Funnily enough I'm currently building out a "Duplo" concept to make roons easier for kids. It's a disk with double-thickness bars (so a 4x4 grid instead of 8x8) but that loads directly onto the standard disk drive, so everything stays compatible. Still a WIP tho!

sneha_tamal · 9 months ago
that is awesome, how do you see this evolving for practical use cases? Is it just for education and experimentation, or could something like this scale for more complex tasks?
uncial · 9 months ago
So I don't think this specific implementation has practical use cases (someone prove me wrong!), but there's a really really cool general point here--

We've had this technology for centuries.

Seriously. This doesn't need transistors or clever materials.
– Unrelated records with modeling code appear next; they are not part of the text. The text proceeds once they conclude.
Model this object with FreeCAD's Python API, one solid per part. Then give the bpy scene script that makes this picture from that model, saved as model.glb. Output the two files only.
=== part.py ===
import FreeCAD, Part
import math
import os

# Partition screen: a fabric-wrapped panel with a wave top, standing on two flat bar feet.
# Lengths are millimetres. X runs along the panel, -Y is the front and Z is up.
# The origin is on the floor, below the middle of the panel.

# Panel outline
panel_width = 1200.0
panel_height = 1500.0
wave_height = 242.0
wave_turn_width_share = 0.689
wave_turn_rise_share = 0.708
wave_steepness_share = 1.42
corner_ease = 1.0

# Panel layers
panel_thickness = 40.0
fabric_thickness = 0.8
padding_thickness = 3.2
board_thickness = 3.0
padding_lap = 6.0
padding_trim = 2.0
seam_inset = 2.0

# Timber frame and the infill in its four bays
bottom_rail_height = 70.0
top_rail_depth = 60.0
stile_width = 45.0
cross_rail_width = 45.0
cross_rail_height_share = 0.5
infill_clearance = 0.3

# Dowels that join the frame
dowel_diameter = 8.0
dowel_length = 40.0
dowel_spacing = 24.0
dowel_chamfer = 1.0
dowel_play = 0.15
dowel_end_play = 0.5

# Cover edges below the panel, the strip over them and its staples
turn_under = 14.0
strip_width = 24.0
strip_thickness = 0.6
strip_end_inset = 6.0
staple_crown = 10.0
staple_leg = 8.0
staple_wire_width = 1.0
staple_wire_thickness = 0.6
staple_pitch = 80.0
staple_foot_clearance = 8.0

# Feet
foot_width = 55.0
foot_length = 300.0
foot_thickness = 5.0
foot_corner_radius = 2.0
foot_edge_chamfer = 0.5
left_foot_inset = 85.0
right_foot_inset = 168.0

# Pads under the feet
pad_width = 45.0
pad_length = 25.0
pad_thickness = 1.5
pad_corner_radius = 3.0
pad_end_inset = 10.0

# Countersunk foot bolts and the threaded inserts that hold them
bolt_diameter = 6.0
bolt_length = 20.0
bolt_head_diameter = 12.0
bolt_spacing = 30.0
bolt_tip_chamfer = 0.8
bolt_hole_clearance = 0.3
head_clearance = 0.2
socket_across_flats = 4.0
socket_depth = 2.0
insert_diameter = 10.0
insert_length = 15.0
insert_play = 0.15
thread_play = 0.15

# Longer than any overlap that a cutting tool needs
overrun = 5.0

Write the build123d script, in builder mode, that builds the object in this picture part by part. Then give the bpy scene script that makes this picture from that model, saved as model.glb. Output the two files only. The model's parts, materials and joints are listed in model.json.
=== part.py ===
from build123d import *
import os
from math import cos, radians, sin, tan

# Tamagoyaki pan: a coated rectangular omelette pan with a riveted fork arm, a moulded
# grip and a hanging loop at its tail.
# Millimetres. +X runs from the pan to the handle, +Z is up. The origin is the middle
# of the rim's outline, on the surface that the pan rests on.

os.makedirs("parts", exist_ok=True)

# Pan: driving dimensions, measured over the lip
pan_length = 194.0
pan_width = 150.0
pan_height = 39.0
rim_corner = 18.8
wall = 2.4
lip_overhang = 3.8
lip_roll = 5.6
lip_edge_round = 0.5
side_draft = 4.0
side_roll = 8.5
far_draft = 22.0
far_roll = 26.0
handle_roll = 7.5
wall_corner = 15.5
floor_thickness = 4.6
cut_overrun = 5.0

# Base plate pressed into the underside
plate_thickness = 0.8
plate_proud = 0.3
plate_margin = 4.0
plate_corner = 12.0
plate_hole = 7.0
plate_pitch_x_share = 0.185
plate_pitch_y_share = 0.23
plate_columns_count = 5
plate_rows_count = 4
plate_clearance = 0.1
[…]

Mechanically, it's much less complicated than what (say) 18th century clockmakers were doing -- it's just bars going up and down!
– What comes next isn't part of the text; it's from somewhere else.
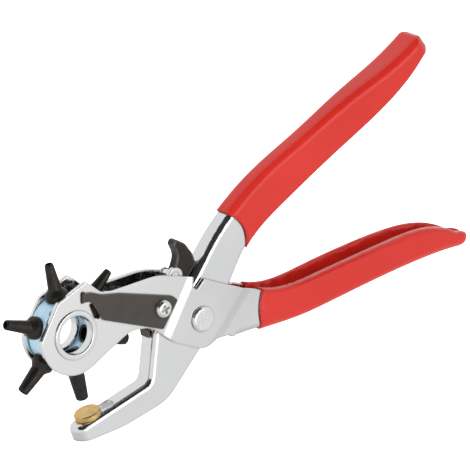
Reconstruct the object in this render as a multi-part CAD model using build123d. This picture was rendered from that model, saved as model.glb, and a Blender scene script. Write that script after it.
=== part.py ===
from build123d import *
import math
import os

# Rotary hole punch for leather: two crossing steel levers, a six-tube punch wheel and a brass anvil.
# The tool stands on edge in the XZ plane. The origin is the centre of the punch wheel's hub on the
# mid-plane, +X points to the handles, +Z is up and -Y is the front side, which carries the index spring.
# Side-view points are (x, z) pairs in millimetres from the main pivot; the finished pieces are moved to
# the hub's origin at the end. "Half" widths are measured from the mid-plane.

# ---- sheet steel levers ----
SHEET = 2.0                      # thickness of both pressed levers
FLAT_RELIEF = 0.05               # air between faces that slide on each other
HEAD_INNER_HALF = 5.6            # inside of the cheeks beside the wheel
PIVOT_INNER_HALF = 6.2           # inside of the cheeks round the main pivot
HANDLE_INNER_HALF = 5.6          # inside of the lower handle's channel where it starts
ANVIL_OUTER_HALF = 5.5           # outside of the anvil lever between the cheeks
BEND_OUTER = 3.0                 # outer bend radius of both channels
BEND_INNER = 0.6                 # inner bend radius of both channels
NOSE_OUTER = 5.2                 # plan radius of the jaw's rounded nose
JOGGLE_WIDTH = 4.2               # width of the sloping band where a cheek steps sideways

# ---- punch wheel ----
WHEEL_CENTRE = (-66.9, 3.5)
TIP_RADIUS = 32.8                # wheel centre to the cutting edges
FIRST_TUBE_ANGLE = 45.7          # angle of the smallest tube at rest, anticlockwise seen from the front
HOLE_SIZES = [2.0, 2.5, 3.0, 3.5, 4.0, 4.5]
TUBE_STEP = 360 / len(HOLE_SIZES)
ACTIVE_TUBE = 4                  # the tube that points at the anvil at rest
DRUM_RADIUS = 16.0
DRUM_HALF = 5.5
DRUM_BORE = 9.95
DRUM_EDGE = 0.6
TUBE_HOLE = 4.0                  # radius of the threaded holes in the drum
TUBE_STEM = 3.95
TUBE_STEM_START = 10.3
COLLAR_RADIUS = 5.1
COLLAR_TOP = 18.4
CONE_TOP = 20.8
SLUG_BORE_LARGEST = 2.7          # wide bore behind the cutting mouth
SLUG_BORE_STEP = 0.6
SLUG_BORE_TOP = 26.0
MOUTH_WALL = 0.75                # wall of a tube at its cutting edge
DETENT_RADIUS = 1.5              # radius of the index notches in the drum's front rim
DETENT_INNER = 12.6              # wheel centre to the inner end of a notch

# ---- wheel bushes ----
BUSH_OUTER = 9.9
BUSH_INNER = 8.6
BUSH_FLANGE = 11.0
BUSH_FLANGE_THICK = 0.8
BUSH_REACH = 1.7                 # how far a bush goes into the drum
CHEEK_HOLE = 9.95

# ---- main pivot ----
RIVET_SHANK = 4.0
RIVET_HEAD = 5.7
RIVET_HEAD_HIGH = 1.7
PIVOT_HOLE = 4.05
SPACER_TUBE_OUTER = 6.0
WASHER_OUTER = 8.0
WASHER_THICK = 0.6

# ---- index spring, its screw and the cheek spacer ----
LEAF_THICK = 1.0
SCREW_PLACE = (-21.6, 8.3)
SCREW_SHANK = 1.95               # M4
SCREW_HOLE = 2.1
SCREW_HEAD = 4.0
SCREW_HEAD_HIGH = 2.5
SCREW_END_HALF = 11.6
RECESS_HALF_LENGTH = 2.1         # cross recess
RECESS_HALF_WIDTH = 0.5
RECESS_DEPTH = 1.5
NUT_ACROSS_FLATS = 7.0
NUT_HIGH = 3.2
CHEEK_SPACER_OUTER = 3.5

# ---- anvil, latch and opening spring ----
CLOSING_ANGLE = 5.6              # handle travel from open to the punch on the anvil
CLOSED_GAP = 0.12                # air left between punch and anvil at the closed limit
ANVIL_RADIUS = 6.0
ANVIL_THICK = 2.5
ANVIL_STEM = 2.0
ANVIL_STEM_HEAD = 2.8
ANVIL_STEM_HEAD_HIGH = 0.9
ANVIL_OUTBOARD = 0.9             # anvil centre beyond the punch centre, along the jaw
WEB_HOLE_RADIUS = 3.4
WEB_HOLE_FROM_ANVIL = 10.0
LATCH_PIVOT = (-12.4, 20.5)
LATCH_HALF = 2.5
LATCH_EDGE = 0.6                 # edge rounding of the latch
LATCH_EAR = 3.8
LATCH_PIN = 1.8
LATCH_PIN_HOLE = 1.85
LATCH_PIN_HEAD = 2.3
LATCH_PIN_HEAD_HIGH = 0.7
FAR_WALL_TOP = 16.4              # top of the anvil lever's rear wall beside the latch
STRIP_THICK = 1.0
STRIP_HALF = 3.0

# ---- grips ----
GRIP_THICK = 1.0
LOWER_LIP = 2.0                  # rounding of each sleeve over its channel's free edges
UPPER_LIP = 1.2
LIP_REACH = 0.8                  # share of the half width where a lip's face is met

# ---- derived places ----
HEAD_OUTER_HALF = HEAD_INNER_HALF + SHEET
PIVOT_OUTER_HALF = PIVOT_INNER_HALF + SHEET
HANDLE_OUTER_HALF = HANDLE_INNER_HALF + SHEET
ANVIL_INNER_HALF = ANVIL_OUTER_HALF - SHEET
ACTIVE_ANGLE = FIRST_TUBE_ANGLE + ACTIVE_TUBE * TUBE_STEP
FAR = 60.0                       # reach of cutting shapes beyond the steel
BESIDE = 1.5                     # an edge further from the mid-plane than this belongs to a side


def polar(centre, radius, angle):
    """Point at a radius and an angle (degrees, anticlockwise from +X) round a side-view centre."""
    turn = math.radians(angle)
    return (centre[0] + radius * math.cos(turn), centre[1] + radius * math.sin(turn))


def shifted(points, direction, amount):
    """Side-view points moved along a direction."""
    return [(x + amount * direction[0], z + amount * direction[1]) for x, z in points]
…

So if you'd asked me 200+ years ago, I'd say: this device can compute nautical charts, calculate differential equations, and some third incredibly useful thing. Nowadays we can do all that much better with silicon etc, and I don't see this competing practically on that playing field...

... but I think it's useful mental technology to notice that there were simple ways to perform arbitrary computations, accessible much earlier on in the tech tree, that sort of got skipped for some reason. So while roons is probably siloed to education/experimentation/fun, I really hope it inspires someone to go -- what else are we missing?

proaralyst · 9 months ago
This is cool! The simulator was useful for understanding what was going on, I hadn't realised until I watched a few that the roons can push marbles out in between squares.
uncial · 9 months ago
Thanks! Glad to hear the simulator was worthwhile, took me ages to hack it into shape. I did actually experiment with adding markings on the edges of the path roons, so that when you put them together, the "phantom channel" becomes visible. Ended up looking pretty cluttered though so I scrapped it.